New member acquisition focuses on all potential members. We will be focussing on lifestyle rather than demographic, meaning that an interest in wine is far more important than age or sex. Interestingly, and perhaps not a surprise, spending increases with age to a point, but engagement starts very young. Lifetime value to the Society is far more important than year by year spend. We utilise mosaic analysis to help us understand our membership better. The highest spending mosaic is 25-35 year old city dwellers, so young or old, the point is engaged membership. I hope that helps !

Pre-AGM Ask Me Anything with three of our Executive Team, 1-2pm

Can you please ask a colleague to check what you write to remove business consultant buzz words? Lifestyle, demographic, engagement, mosaic, for a start.


Nah you’re fine Stevo, keep up the good work.


If that means you/we try to sell to anyone interested in wine, that sounds good to me, but it does not sound like much if a focus.
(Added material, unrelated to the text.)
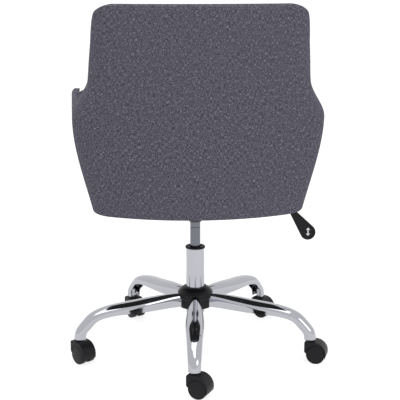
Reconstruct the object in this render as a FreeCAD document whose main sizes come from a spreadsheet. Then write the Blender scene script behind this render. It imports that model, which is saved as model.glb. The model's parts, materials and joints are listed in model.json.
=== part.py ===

But it there anything more in the term “focussing on lifestyle”?


There is a long answer and a short one. Think you will thank me for the short one ! It means that traditional age or sex based targeting is a lot less relevant than looking at how people live - people in their 50’s 60’s and 70’s live fundamentally differently than they did 20 years ago. It makes our work more difficult in one sense, but ultimately we can serve the original democratic aims of The Society much better. I don’t want to offend my “buzz word” colleague but there is a lot more targeting behind the phrase “an interest in wine”


If that means you/we try to sell to anyone interested in wine, that sounds good to me, but it does not sound like much if a focus. But it there anything more in the term “focussing on lifestyle”?



I kind of suspected this might be the case, but that hunch was based on a survey of one. It would be interesting to see how TWS spending habits change over time, I suspect there may be a rise again following the initial baby/mortgage shock??